Right under our noses a phenomenon as disturbing as Global Warming is taking place.

Bee hives throughout Europe and North America have undergone partial or complete depopulation since the fall of 2006, an unprecedented loss on a massive scale that has greatly alarmed beekeeper's and ecologists.

In some areas of the world 90 percent of the bees have either died or simply disappeared, a trend which, if unchecked, could collapse much of the planet's food chain. Most North American food crops are dependent on honeybees as pollinators.

Clues are beginning to emerge about why the bees may be disappearing in a phenomenon that has been dubbed 'colony collapse disorder.' A Florida Department of Agriculture official, Jerry Hayes described the situation this way in March for the TV program Living On Earth: “Bees are leaving the colonies and not coming back. They're actually disappearing as if the adult workers, the foragers, are going out and not remembering how to get home. So there aren't any dead bodies. The hives basically dwindle over time. The honey bee's immune system seems to be compromised. There is a class of insecticides called neonicotinoids, of which an active ingredient has been banned in some countries because it has been found to damage pollinators. It is a chemical that has a tendency to cause the bees to forget how to get home. These chemicals are used pervasively in U.S. agriculture.”

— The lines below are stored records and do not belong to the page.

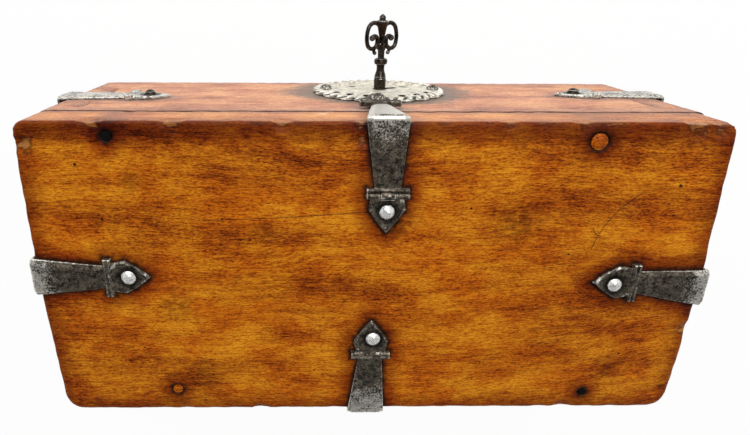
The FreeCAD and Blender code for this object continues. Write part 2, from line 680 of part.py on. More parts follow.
def hasp_staple():
    """U of square wire, its legs clenched in the hasp and its eye behind the lock plate."""
    half = STAPLE_WIDTH / 2
    outer = STAPLE_EYE / 2 + STAPLE_WIRE
    y1 = FRONT + STAPLE_DEPTH
    crown = block(HASP_X - half, HASP_X + half, y1 - STAPLE_WIRE, y1, STAPLE_Z - outer, STAPLE_Z + outer)
    staple = fused([crown] + staple_legs())
    round_edges = [e for e in staple.Edges if e.BoundBox.YMin > y1 - 1e-6
                   and e.BoundBox.XMax - e.BoundBox.XMin > 1]
    return staple.makeFillet(STAPLE_WIRE * 0.8, round_edges)


def hasp_stud():
    """Button for the finger, riveted through the hasp above the staple."""
    piece = rivet(STUD_HEAD, STUD_HEIGHT, STUD_SHANK, IRON)
    piece.translate(V(HASP_FALL + STUD_AT, 0, IRON))
    return placed(piece, HASP_DOWN)


def hasp():
    """From the middle knuckle over the lid's front edge, down to a collar and a narrow end."""
    reach = HASP_LEAF_AT + FRONT - HASP_INNER
    bar = collar_bar(reach - HASP_KNUCKLE - LEAF_GAP - COLLAR_BAR / 2, height=HASP_BAR_HEIGHT)
    bar.translate(V(0, HASP_SKEW, 0))
    over = fused([taper(0, reach, STRAP_WIDE, STRAP_NECK, HASP_SKEW), bar, bend(STRAP_WIDE)])
    down = fused([taper(0, HASP_FALL, STRAP_WIDE, HASP_NECK), spade(HASP_FALL, HASP_END)]
                 + collar_bars(HASP_FALL, HASP_COLLAR))
    body = fused([placed(over, HASP_OVER_LID), placed(down, HASP_DOWN)])
    edge = COLLAR_WIDTH * KNUCKLE_SHARE / 2
    rooms = [hasp_barrel_room(-COLLAR_WIDTH, -edge), hasp_barrel_room(edge, COLLAR_WIDTH)]
    bore = HASP_PIN + PIN_FIT
    middle, _ = knuckles(COLLAR_WIDTH, HASP_KNUCKLE, HASP_AXIS, bore)
    body = fused([body.cut(rooms), middle])
    stud_hole = rod(V(HASP_FALL + STUD_AT, 0, -1), V(HASP_FALL + STUD_AT, 0, 3 * IRON), STUD_SHANK + NAIL_FIT)
    return body.cut([rod(HASP_AXIS - X * COLLAR_WIDTH, HASP_AXIS + X * COLLAR_WIDTH, bore),
                     placed(stud_hole, HASP_DOWN)] + staple_legs())


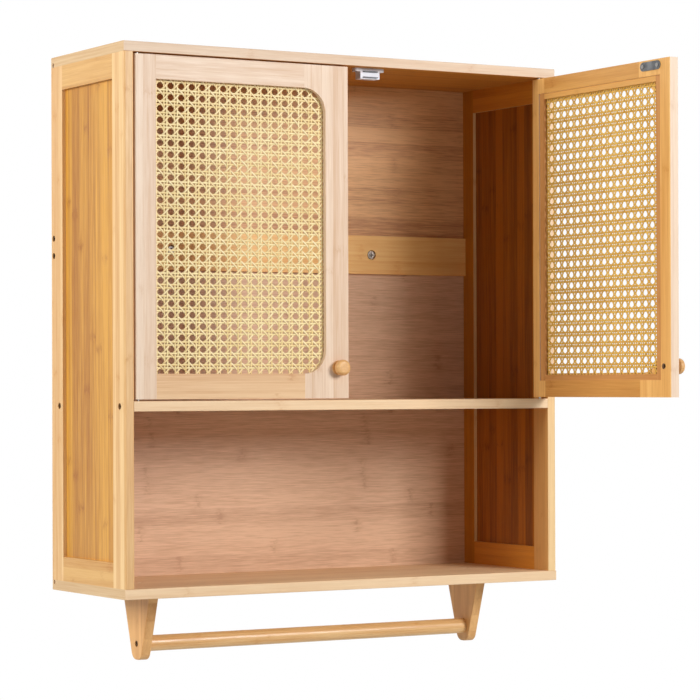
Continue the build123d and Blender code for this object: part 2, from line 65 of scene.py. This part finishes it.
class Tree:
    """The node tree of a material or a world, with short calls for the nodes used most."""

    def __init__(self, owner):
        owner.use_nodes = True
        self.nodes = owner.node_tree.nodes
        self.links = owner.node_tree.links

    def put(self, value, socket):
        """Link a node's output to a socket, or write a plain value there."""
        if hasattr(value, "is_output"):
            self.links.new(value, socket)
        else:
            socket.default_value = value

    def add(self, kind, *values, **settings):
        """Add a node with its settings, and put values into its first sockets."""
        node = self.nodes.new(kind)
        for name, setting in settings.items():
            setattr(node, name, setting)
        for value, socket in zip(values, node.inputs):
            self.put(value, socket)
        return node

    def math(self, operation, *values, clamp=False):
        return self.add("ShaderNodeMath", *values, operation=operation, use_clamp=clamp).outputs[0]

    def swing(self, value, weight, rest, clamp=False):
        """A number from 0 to 1, moved to swing about zero, weighted and added to the rest."""
        centred = self.math("SUBTRACT", value, 0.5)
        return self.math("MULTIPLY_ADD", centred, weight, rest, clamp=clamp)

    def split(self, vector):
        """A vector's three numbers."""
        return list(self.add("ShaderNodeSeparateXYZ", vector).outputs)

    def join(self, x, y, z):
        """A vector from three numbers."""
        return self.add("ShaderNodeCombineXYZ", x, y, z).outputs[0]

    def place(self):
        """The place on the object, in metres, as three separate numbers."""
        return self.split(self.add("ShaderNodeTexCoord").outputs["Object"])

    def noise(self, vector, scale, detail, rough):
        node = self.add("ShaderNodeTexNoise", vector)
        node.inputs["Scale"].default_value = scale
        node.inputs["Detail"].default_value = detail
        node.inputs["Roughness"].default_value = rough
        return node.outputs["Fac"]

    def random(self, value, seed):
        """A number from 0 to 1 that is the same wherever the value is the same."""
        place = self.join(value, seed, 0.0)
        return self.add("ShaderNodeTexWhiteNoise", place, noise_dimensions="2D").outputs["Value"]

    def spread(self, value, low, high, to_low=0.0, to_high=1.0):
        """A number moved from one range to another and held inside it."""
        return self.add("ShaderNodeMapRange", value, low, high, to_low, to_high).outputs[0]

    def mix(self, share, first, second):
        """Two colours mixed."""
        node = self.add("ShaderNodeMix", share, data_type="RGBA")
        self.put(first, node.inputs[6])
        self.put(second, node.inputs[7])
        return node.outputs[2]

    def bump(self, height, distance, strength):
        node = self.add("ShaderNodeBump")
        node.inputs["Strength"].default_value = strength
        node.inputs["Distance"].default_value = distance
        self.put(height, node.inputs["Height"])
        return node.outputs[0]

    def facing(self, axis, sign=0):
        """1 where the surface looks along an axis of the object, either way when the sign is 0."""
        normal = self.split(self.add("ShaderNodeTexCoord").outputs["Normal"])
        along = self.math("MULTIPLY", normal[axis], sign or 1)
        return self.spread(along if sign else self.math("ABSOLUTE", along), *FACING)


class Surface(Tree):
    """The node tree of one new material."""

    def __init__(self, name):
        self.material = bpy.data.materials.new(name)
        super().__init__(self.material)
        self.shader = self.nodes["Principled BSDF"]

    def finish(self, color, roughness, normal=None, **sockets):
        self.put(color, self.shader.inputs["Base Color"])
        self.put(roughness, self.shader.inputs["Roughness"])
        if normal is not None:
            self.put(normal, self.shader.inputs["Normal"])
        for name, value in sockets.items():
            self.shader.inputs[name.replace("_", " ")].default_value = value
        return self.material


def paint(material, *nodes):
    """Put one material on every slot of these nodes."""
    for node in nodes:
        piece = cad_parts[node]
        if not piece.material_slots:
            piece.data.materials.append(material)
        for slot in piece.material_slots:
            slot.material = material


# Bamboo's colours, each a lighter and a darker tone of the same strips. Some are painted shade, as
# said below.

HONEY = (srgb(240, 203, 146), srgb(206, 148, 84))
WHEAT = (srgb(224, 178, 110), srgb(192, 132, 64))
AMBER = (srgb(220, 162, 68), srgb(166, 104, 34))
PALE = (srgb(234, 208, 180), srgb(208, 168, 130))
STRAW = (srgb(241, 208, 165), srgb(214, 168, 118))
SAND = (srgb(228, 188, 140), srgb(202, 150, 98))
CHESTNUT = (srgb(235, 183, 125), srgb(190, 134, 86))
BROWN = (srgb(227, 185, 148), srgb(189, 145, 110))
CORN = (srgb(252, 206, 128), srgb(232, 162, 80))
RUSSET = (srgb(222, 162, 96), srgb(180, 118, 60))
TAN = (srgb(238, 184, 106), srgb(206, 146, 74))
TOFFEE = (srgb(232, 182, 118), srgb(192, 132, 72))
# Painted shade: the seven tones below are deeper, warmer tones for faces that look into the
# cabinet, under the top board or to a door's rear, where less light falls.
UMBER_SHADE = (srgb(180, 103, 10), srgb(122, 61, 4))
OCHRE_SHADE = (srgb(198, 128, 22), srgb(168, 96, 10))
GOLD_SHADE = (srgb(226, 170, 100), srgb(198, 138, 74))
COPPER_SHADE = (srgb(222, 146, 46), srgb(190, 111, 28))
TAWNY_SHADE = (srgb(206, 138, 48), srgb(174, 104, 30))
BUFF_SHADE = (srgb(252, 200, 122), srgb(220, 158, 82))
CARAMEL_SHADE = (srgb(224, 168, 92), srgb(192, 128, 58))
END_GRAIN = (srgb(222, 192, 150), srgb(198, 156, 108))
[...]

In London where there were about 10,000 bee hives in 2006, half of them mysteriously disappeared during the winter of 2006-2007. Nothing like this has ever happened before. Chairman of the London Beekeeping Association, John Chapple, told U.S. journalist Linda Moulton Howe a few weeks ago that 'pesticide cocktails' might be responsible for the colony collapses. “All the chemicals over the years that we have been pouring into the hives might have messed up the bees' senses...Most people think that bees just produce honey. They don't realize that their main function in life, the most important thing to us, is pollination. People don't realize that without pollinating insects, we won't have berries on trees and so we won't have birds. If we don't have birds, it just works up the food chain.”

Still another theory about the bee disappearances comes from research conducted at the University of Halle in eastern Germany, where bee populations have diminished by up to 80 percent. A research team found evidence that toxins from a genetically modified corn variant, that was designed to repel insects, may have affected the bee's immune systems to allow parasites that are normally harmless to proliferate inside the bees and kill them.

Genome maps of the honeybee have revealed that the insect does not have a complement of genes that enables it to take many synthetic poisons out of its system, nor does this insect have as many immune-disease fighting genes as a fruitfly or a mosquito. That is according to University of Illinois entomologist May Berenbaum.

Whatever the cause, as our collective attention stays fixated on global warming we may be overlooking an equally significant and faster acting threat to our longterm survival that exists right in our front and back yards.